もし証明書に「Let's Encrypt」と書いてあれば、クレジットカード番号を入力するのはやめておいた方が安全だ。ただし、利用しているセキュリティソフトによっては、相手先の認証書について詳しい情報が得られにくいことがある。その場合は、いったんセキュリティソフトを停止して、再度アクセスするしかないが、危険が伴うので、お勧めはしない。

5.レビューがおかしい

5.1.レビュー投稿者の名前がおかしい

苗字だけ、「購入者」だけといった表記は怪しいので、疑ってかかった方が良い。

5.2.文章がおかしい

こういった詐欺サイトは、いちいちレビューを自分で考えて書いたりせず、機械的に生成する場合が多そうだ。初歩的な文章生成ツールで作られたものなら、Webライター用のコピペチェッカーを使うと、似たような文章を掲載しているサイトがヒットする。
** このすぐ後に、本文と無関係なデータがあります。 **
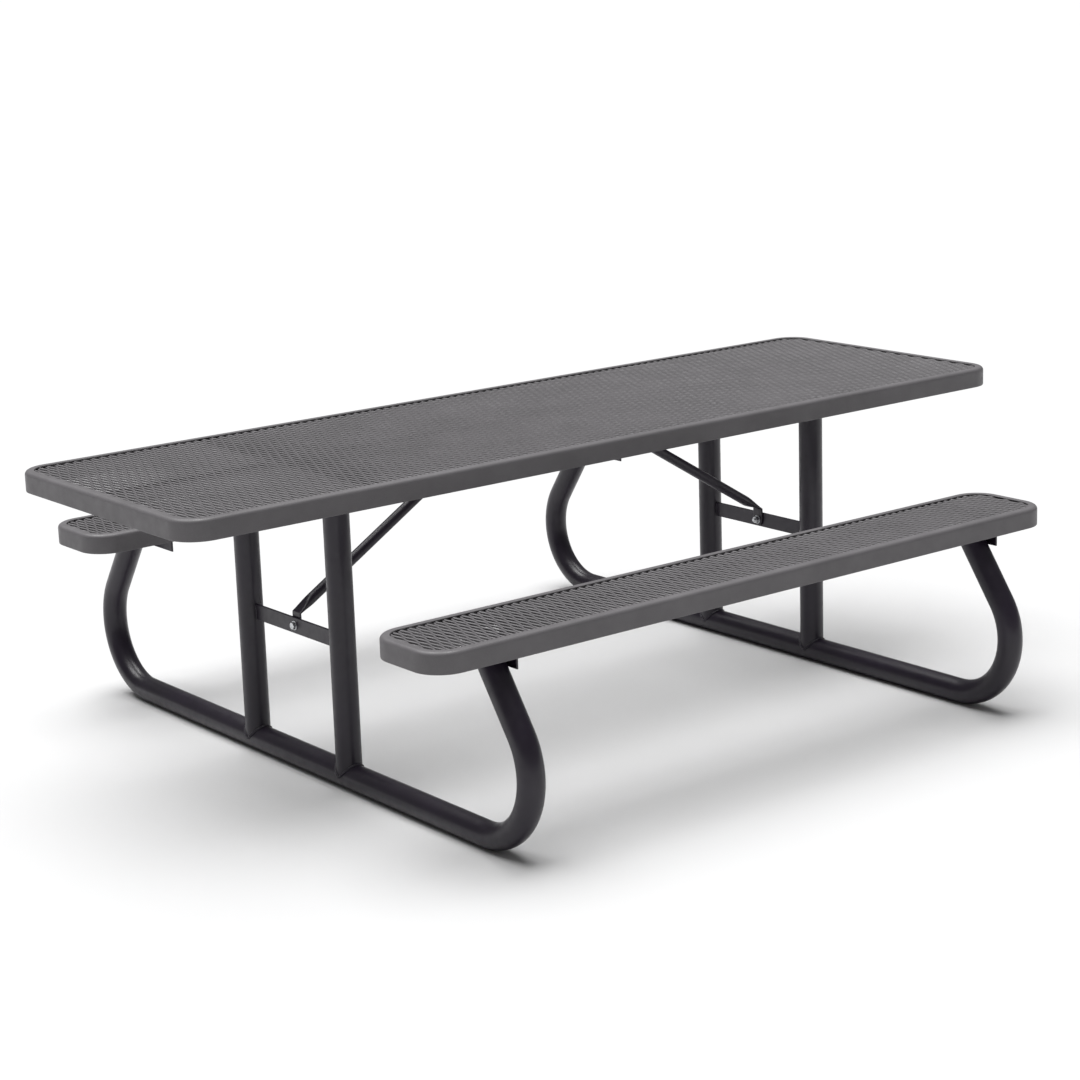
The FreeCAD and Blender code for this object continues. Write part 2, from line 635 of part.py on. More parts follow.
# ---------------------------------------------------------------- check and write
doc.recompute()
for thing in doc.Objects:
    if "Invalid" in thing.State or "Error" in thing.State:
        raise RuntimeError("%s did not compute: %s" % (thing.Name, thing.State))
for thing in parts:
    if thing.Shape.isNull() or not thing.Shape.isValid() or not thing.Shape.Solids:
        raise RuntimeError("%s has no valid solid" % thing.Label)

os.makedirs("parts", exist_ok=True)
for thing in parts:
    thing.Shape.exportStep("parts/%s.step" % thing.Label)
    print("%-24s solids %2d  volume %9.0f" % (thing.Label, len(thing.Shape.Solids),
                                              thing.Shape.Volume))
print("%d pieces" % len(parts))
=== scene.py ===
import bpy
import math
import numpy as np
from mathutils import Matrix, Vector


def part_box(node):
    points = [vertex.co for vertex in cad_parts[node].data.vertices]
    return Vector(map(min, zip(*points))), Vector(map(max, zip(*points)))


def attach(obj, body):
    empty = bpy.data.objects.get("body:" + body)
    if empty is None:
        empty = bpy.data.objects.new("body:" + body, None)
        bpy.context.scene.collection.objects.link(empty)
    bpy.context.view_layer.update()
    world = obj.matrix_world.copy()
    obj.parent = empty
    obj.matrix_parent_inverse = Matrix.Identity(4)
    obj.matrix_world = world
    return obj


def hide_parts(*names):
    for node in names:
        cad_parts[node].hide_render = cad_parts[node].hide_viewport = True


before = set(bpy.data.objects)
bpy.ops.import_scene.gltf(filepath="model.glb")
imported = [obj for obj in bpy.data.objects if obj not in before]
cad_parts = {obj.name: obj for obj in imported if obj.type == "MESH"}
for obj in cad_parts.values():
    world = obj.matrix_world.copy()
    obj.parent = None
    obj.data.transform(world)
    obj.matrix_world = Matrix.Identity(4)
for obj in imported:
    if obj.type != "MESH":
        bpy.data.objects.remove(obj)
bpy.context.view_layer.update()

mm = 0.001
panelNames = ("top", "front_bench", "back_bench")
sides = ("left", "right")


def ends(node):
    # lowest and highest corner of a CAD node as arrays
    low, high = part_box(node)
    return np.array(low), np.array(high)


# ---- camera: heading and dip in degrees, seen from the table's front left
camera = {"heading": 37.743, "dip": 13.871, "roll": 1.925,
          "place": (-3.7003, -4.7691, 1.9081), "lens": 83.792}


def addCamera(c):
    heading, dip, roll = (math.radians(c[k]) for k in ("heading", "dip", "roll"))
    ahead = Vector((math.sin(heading) * math.cos(dip), math.cos(heading) * math.cos(dip), -math.sin(dip)))
    right = Vector((math.cos(heading), -math.sin(heading), 0))
    down = ahead.cross(right)
    across = right * math.cos(roll) + down * math.sin(roll)
    below = down * math.cos(roll) - right * math.sin(roll)
    data = bpy.data.cameras.new("studioCamera")
    data.lens, data.sensor_width, data.clip_end = c["lens"], 36.0, 400.0
    obj = bpy.data.objects.new("studioCamera", data)
    turn = Matrix((across, -below, -ahead)).transposed().to_4x4()
    obj.matrix_world = Matrix.Translation(c["place"]) @ turn
    bpy.context.collection.objects.link(obj)
    bpy.context.scene.camera = obj


addCamera(camera)
print("camera ready")


# ---- mesh building: a shell is (points, [face arrays]), closed and facing outwards
def gridQuads(rows, columns, wrapRows=False, wrapColumns=True):
    # quads between neighbours of a rows x columns grid numbered row by row
    r = np.arange(rows if wrapRows else rows - 1)[:, None]
    c = np.arange(columns if wrapColumns else columns - 1)[None, :]
    nextR, nextC = (r + 1) % rows, (c + 1) % columns
    quads = np.stack([r * columns + c, r * columns + nextC, nextR * columns + nextC, nextR * columns + c], -1)
    return quads.reshape(-1, 4)


def faceOutward(points, groups):
    # the signed volume, sum of a . (b x c) / 6 over a fan of triangles, is positive when faces look out
    volume = 0.0
    for faces in groups:
        a = points[faces[:, 0]]
        for k in range(1, faces.shape[1] - 1):
            volume += np.einsum("ij,ij->", a, np.cross(points[faces[:, k]], points[faces[:, k + 1]]))
    return points, [f if volume > 0 else f[:, ::-1] for f in groups]


def tube(rings, closed=False):
    # rings x sides x 3 points joined into a skin, with a flat cap at each end unless the rings close up
    rows, columns = rings.shape[:2]
    groups = [gridQuads(rows, columns, closed)]
    if not closed:
        first = np.arange(columns)[None, ::-1]
        groups += [first, first[:, ::-1] + (rows - 1) * columns]
    return faceOutward(rings.reshape(-1, 3), groups)


def makePiece(name, shells, finish, nodes=(), sharp=None):
    points = np.concatenate([s[0] for s in shells])
    starts = np.cumsum([0] + [len(s[0]) for s in shells[:-1]])
    faces = [f + start for s, start in zip(shells, starts) for f in s[1]]
    loops = np.concatenate([f.ravel() for f in faces]).astype(np.int32)
    sizes = np.concatenate([np.full(len(f), f.shape[1]) for f in faces])
    mesh = bpy.data.meshes.new(name)
    mesh.vertices.add(len(points))
    mesh.vertices.foreach_set("co", points.astype(np.float32).ravel())
    mesh.loops.add(len(loops))
    mesh.loops.foreach_set("vertex_index", loops)
    mesh.polygons.add(len(sizes))
    mesh.polygons.foreach_set("loop_start", (np.cumsum(sizes) - sizes).astype(np.int32))
    mesh.update(calc_edges=True)
    mesh.validate()
    mesh.polygons.foreach_set("use_smooth", np.ones(len(mesh.polygons), bool))
    if sharp:
        mesh.set_sharp_from_angle(angle=math.radians(sharp))
    mesh.materials.append(finish)
    obj = bpy.data.objects.new(name, mesh)
    bpy.context.collection.objects.link(obj)
    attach(obj, "root")
    if nodes:
        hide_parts(*nodes)
    print("made", name, len(mesh.polygons), "faces")
    return obj


# ---- flat outlines and solids from them
def inset(corners, depth):
    # each corner moves in by depth along both neighbouring edges' inward normals
    corners = np.asarray(corners, float)
    edge = np.roll(corners, -1, 0) - corners
    edge /= np.linalg.norm(edge, axis=1, keepdims=True)
    normal = np.stack([-edge[:, 1], edge[:, 0]], -1)
    before = np.roll(normal, 1, 0)
    share = 1 + np.einsum("ij,ij->i", normal, before)
    return corners + depth * (normal + before) / share[:, None]


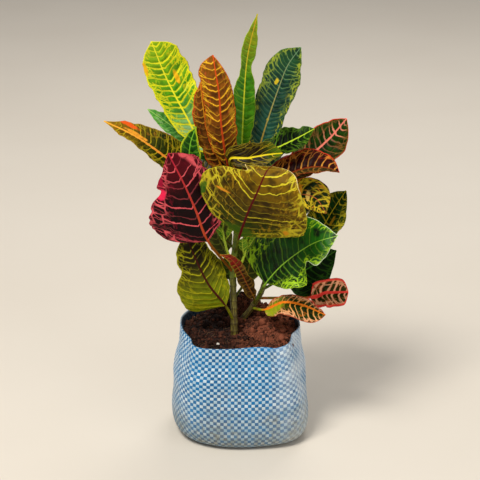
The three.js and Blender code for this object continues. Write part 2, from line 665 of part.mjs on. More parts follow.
const holes = [limb(MAIN, HOLE_CLEARANCE), limb(SIDE, HOLE_CLEARANCE)];
add("grow_bag", growBag(), 0x4f8fc4, BAG_ROUGHNESS);
add("soil", soil(holes), 0x3a1f16, SOIL_ROUGHNESS);
add("stem_main", limb(MAIN), 0x6d7a35, STEM_ROUGHNESS);
add("stem_side", limb(SIDE), 0x5f7a35, STEM_ROUGHNESS);
for (const [name, leaf] of Object.entries({ ...LEAVES, ...BACK_LEAVES })) {
  const whole = { ...USUAL, ...(name in BACK_LEAVES ? BACK : {}), ...leaf };
  const start = seat(whole.stem, whole.from, whole.route[0], whole.stalk);
  add(name, leafGeometry(whole, start), whole.colour, LEAF_ROUGHNESS);
}
for (const [name, shoot] of Object.entries(SHOOTS)) {
  add(name, shootGeometry(shoot), shoot.colour, LEAF_ROUGHNESS);
}

export default croton;
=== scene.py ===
# %% [markdown]
# # A potted croton, dressed for a close look
#
# The object is a young croton in a small grow bag. Its solids come from the frame, at their real size.
# They say where each leaf, stem and wall is, but they are faceted and plain. This lesson replaces
# every one of them with a finer piece of the same form: cloth with real tapes that pass over and
# under each other, loose soil, bark, and leaves with ribs, waves and painted veins.
#
# The first cell loads the frame and notes its box, so that the last cell can tell how far the finer
# pieces stand out of it.

import math
import random
from bisect import bisect_right
from collections import Counter

import bpy
from mathutils import Euler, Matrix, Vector, noise


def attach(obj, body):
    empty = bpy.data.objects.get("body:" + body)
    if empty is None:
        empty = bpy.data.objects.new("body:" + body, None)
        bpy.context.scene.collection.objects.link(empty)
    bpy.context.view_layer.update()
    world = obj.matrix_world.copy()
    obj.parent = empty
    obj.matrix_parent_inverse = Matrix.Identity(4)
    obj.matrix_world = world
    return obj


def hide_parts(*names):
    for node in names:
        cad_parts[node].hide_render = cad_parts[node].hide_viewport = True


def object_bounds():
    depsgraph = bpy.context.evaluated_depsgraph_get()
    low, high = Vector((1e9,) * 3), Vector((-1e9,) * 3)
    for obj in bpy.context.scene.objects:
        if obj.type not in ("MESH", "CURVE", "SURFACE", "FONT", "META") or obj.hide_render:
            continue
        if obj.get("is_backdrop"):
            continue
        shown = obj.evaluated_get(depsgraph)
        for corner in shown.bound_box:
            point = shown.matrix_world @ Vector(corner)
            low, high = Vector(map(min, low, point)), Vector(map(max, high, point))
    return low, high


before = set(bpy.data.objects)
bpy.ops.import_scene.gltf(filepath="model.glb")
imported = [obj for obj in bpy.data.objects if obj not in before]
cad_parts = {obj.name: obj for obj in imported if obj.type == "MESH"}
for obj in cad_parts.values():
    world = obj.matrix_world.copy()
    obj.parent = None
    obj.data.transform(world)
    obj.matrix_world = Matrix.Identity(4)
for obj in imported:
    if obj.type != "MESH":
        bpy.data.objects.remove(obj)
cad_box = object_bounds()
bpy.ops.object.select_all(action="DESELECT")
MM = 0.001
print("nodes in the frame:", len(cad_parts))
print("box in mm:", [[round(c / MM) for c in corner] for corner in cad_box])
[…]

うまくいけば、レビューがどこからコピーされているかを探ることができる。このサイトの場合、一部のレビューを楽天市場のショップからコピペしているようだった。そんなことをしているサイトから商品を購入した場合、まともなサポートを受けられるか怪しい。

6.動作がおかしい

6.1.誤ったカード番号を入れた時の反応がおかしい

デタラメなカード番号を入力したとき、送信ボタンを押してから、無効である旨を表示するダイアログが表示されるまでの時間が短すぎる。カード番号は、クレカの発行元のサーバーに問い合わせるため、若干の時間が必要になる。なのに、パッとダイアログが表示されるということは、問い合わせているのではなく、入力された情報を送信するだけで、エラーダイアログを表示しているだけだと考えられる。

送信ボタンをクリックした後、数秒待ってからこのダイアログを表示するようにプログラムするのは簡単なので、これだけで判断するのは難しい。ただ、オンラインショップで日常的に買い物をしていれば、ちょっと変だと思うかもしれない。これだけではなく、他の情報と併せて判断するのがいいだろう。


オンラインショッピングを騙る詐欺サイトに注意を喚起するWebページはいろいろあるが、見た限りでは、今ひとつ情報が充実しているとは言い難い。検索エンジンで上位に出てくるページはかなりの割合で単なるリライトを掲載しているだけで、情報量は少ない。なので、パソコン雑誌の特集レベルのネタ出しをメモしておいた。

そもそも、こういった詐欺サイトにどこから飛んでくるのか、入り口の部分も気になるところだが、「Yahoo!知恵袋」のコメントでは「インスタの広告から飛んできた」とあった。SNSの広告はまだ怪しい情報があると聞いているので、ぜひ注意していただきたい。